In many industries, including the retail industry, the profits of a supply chain primarily come from the revenue determined by pricing decisions, while the costs of a supply chain are mainly determined by production and inventory decisions. Lack of coordination between the involved parties concerning pricing and inventory decisions may cost all parties in the supply chain system. Historically, contracts have been viewed and served as effective mechanisms to achieve supply chain coordination. In particular, a coordination contract is such that the total profit of the entities under the contract is equal to the optimal supply chain profit (a.k.a., system profit) under centralized control. Hence, profit potential of each entity is in fact maximized under a coordination contract. Also, a coordination contract is said to achieve the so-called channel coordination objective.

In this context, we consider supplier-buyer (e.g., manufacturer-retailer) systems and take into account a recent trend shifting the leadership in contract design from the supplier to the buyer. In particular, we are interested in powerful entities (e.g., mass retailers or government) leading contractual efforts in various practical settings. We consider two classes of problems related to such powerful entities.

We first study coordination efforts through contracts in single- and multi-product settings from the supplier- and buyer-driven perspectives by considering supplier- and buyer-driven contracts. Previous literature on the leadership shift focuses on the single-product setting while overlooking general buyer-driven contracts under full information. We propose more general buyer-driven contracts and provide a comparison of supplier- and buyer-driven settings in terms of the realized profit and prices while taking into account for not only the supplier's and buyer's but also the consumers' perspectives. Our results lead to a new buyer-driven contract called the generic contract: a simple, general, effective, and practical coordination contract which is amenable to generalization for handling multi-product, multi-supplier, and multi-buyer settings. Also, the generic contract offers room for negotiation between the buyer and supplier because even when the supplier is the more powerful entity. Last but not least, the generic contract is advantageous not only for the buyer and the supplier but also for the consumers.

We next study a newsvendor problem for a private retailer where government interventions are implemented to induce the retailer to make socially optimal decisions. Very limited literature has studied the social welfare issue for public interest goods with random price-dependent demand, especially in the multiplicative form.
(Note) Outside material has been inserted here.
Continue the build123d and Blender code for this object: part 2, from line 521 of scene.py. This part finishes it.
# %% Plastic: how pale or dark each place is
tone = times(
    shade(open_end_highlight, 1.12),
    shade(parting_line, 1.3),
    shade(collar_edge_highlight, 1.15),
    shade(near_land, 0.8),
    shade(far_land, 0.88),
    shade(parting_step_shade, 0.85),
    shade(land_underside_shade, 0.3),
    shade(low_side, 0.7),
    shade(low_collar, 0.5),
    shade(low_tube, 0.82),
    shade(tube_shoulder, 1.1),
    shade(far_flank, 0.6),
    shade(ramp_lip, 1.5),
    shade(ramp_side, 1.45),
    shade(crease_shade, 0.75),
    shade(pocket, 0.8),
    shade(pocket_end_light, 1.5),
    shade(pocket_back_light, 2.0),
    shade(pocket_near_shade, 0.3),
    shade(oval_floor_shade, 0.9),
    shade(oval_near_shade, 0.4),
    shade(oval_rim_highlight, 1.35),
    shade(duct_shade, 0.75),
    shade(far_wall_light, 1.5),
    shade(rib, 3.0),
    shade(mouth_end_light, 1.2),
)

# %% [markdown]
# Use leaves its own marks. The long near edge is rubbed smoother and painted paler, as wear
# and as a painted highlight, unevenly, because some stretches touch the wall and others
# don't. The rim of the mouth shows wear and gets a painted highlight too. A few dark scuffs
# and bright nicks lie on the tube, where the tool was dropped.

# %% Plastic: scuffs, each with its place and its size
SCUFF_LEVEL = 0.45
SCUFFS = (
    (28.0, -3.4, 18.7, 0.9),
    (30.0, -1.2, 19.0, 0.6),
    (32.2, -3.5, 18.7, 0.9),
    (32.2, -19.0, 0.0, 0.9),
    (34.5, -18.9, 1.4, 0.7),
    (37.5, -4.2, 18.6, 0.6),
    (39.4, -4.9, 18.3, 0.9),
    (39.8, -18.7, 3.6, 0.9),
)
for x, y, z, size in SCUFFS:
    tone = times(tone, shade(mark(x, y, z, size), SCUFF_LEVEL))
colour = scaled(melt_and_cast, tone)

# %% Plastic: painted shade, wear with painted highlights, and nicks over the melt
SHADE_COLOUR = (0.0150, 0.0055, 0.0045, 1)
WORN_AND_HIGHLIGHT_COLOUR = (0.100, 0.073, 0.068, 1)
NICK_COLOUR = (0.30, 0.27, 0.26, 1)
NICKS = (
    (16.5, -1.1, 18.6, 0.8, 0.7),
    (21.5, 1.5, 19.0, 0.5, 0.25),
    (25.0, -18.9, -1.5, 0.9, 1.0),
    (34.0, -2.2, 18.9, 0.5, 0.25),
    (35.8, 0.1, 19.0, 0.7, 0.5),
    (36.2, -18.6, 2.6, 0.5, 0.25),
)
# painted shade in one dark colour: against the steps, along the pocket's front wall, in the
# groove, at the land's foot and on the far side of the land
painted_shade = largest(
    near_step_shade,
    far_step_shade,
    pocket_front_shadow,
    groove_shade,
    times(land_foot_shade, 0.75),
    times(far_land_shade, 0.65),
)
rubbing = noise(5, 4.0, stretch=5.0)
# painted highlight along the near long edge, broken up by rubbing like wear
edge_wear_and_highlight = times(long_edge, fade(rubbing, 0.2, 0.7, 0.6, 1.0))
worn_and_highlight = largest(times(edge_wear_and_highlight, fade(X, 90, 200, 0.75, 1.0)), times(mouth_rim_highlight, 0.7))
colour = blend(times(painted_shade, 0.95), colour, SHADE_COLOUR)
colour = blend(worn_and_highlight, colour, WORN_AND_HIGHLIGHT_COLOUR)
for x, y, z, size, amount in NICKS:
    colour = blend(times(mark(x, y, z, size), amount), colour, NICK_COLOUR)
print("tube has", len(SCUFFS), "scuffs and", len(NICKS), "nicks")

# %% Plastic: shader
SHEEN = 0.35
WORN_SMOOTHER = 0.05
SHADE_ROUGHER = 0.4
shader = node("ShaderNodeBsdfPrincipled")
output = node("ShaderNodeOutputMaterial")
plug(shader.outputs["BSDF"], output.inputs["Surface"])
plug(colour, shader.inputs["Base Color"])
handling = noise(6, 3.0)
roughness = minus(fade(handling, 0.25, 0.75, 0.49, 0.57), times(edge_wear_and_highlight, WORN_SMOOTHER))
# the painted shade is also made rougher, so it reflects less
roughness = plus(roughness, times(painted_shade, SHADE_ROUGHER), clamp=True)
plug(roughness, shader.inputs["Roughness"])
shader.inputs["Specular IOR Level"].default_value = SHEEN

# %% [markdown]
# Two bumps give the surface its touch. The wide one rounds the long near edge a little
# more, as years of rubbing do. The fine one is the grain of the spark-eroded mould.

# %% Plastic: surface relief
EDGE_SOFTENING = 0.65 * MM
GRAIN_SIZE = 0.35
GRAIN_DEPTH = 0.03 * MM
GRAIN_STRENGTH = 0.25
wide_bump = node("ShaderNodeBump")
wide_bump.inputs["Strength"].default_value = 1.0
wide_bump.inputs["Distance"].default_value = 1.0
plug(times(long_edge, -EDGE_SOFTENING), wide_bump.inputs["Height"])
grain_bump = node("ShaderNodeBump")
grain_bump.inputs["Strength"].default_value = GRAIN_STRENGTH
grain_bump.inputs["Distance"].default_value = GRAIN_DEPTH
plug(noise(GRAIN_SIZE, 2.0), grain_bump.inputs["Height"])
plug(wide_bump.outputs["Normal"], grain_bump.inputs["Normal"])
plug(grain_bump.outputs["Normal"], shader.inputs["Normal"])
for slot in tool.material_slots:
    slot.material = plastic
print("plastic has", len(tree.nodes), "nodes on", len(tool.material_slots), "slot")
We develop a model and methodology for designing government intervention mechanisms that improve/maximize the expected social welfare and analyze the impact of demand uncertainty on coordination performance. We consider two new government regulatory mechanisms, and a new market intervention along with two existing market interventions. Our results demonstrate that government regularity mechanisms are effective in improving the expected social welfare and using any combination of two market interventions achieves the optimal expected social welfare.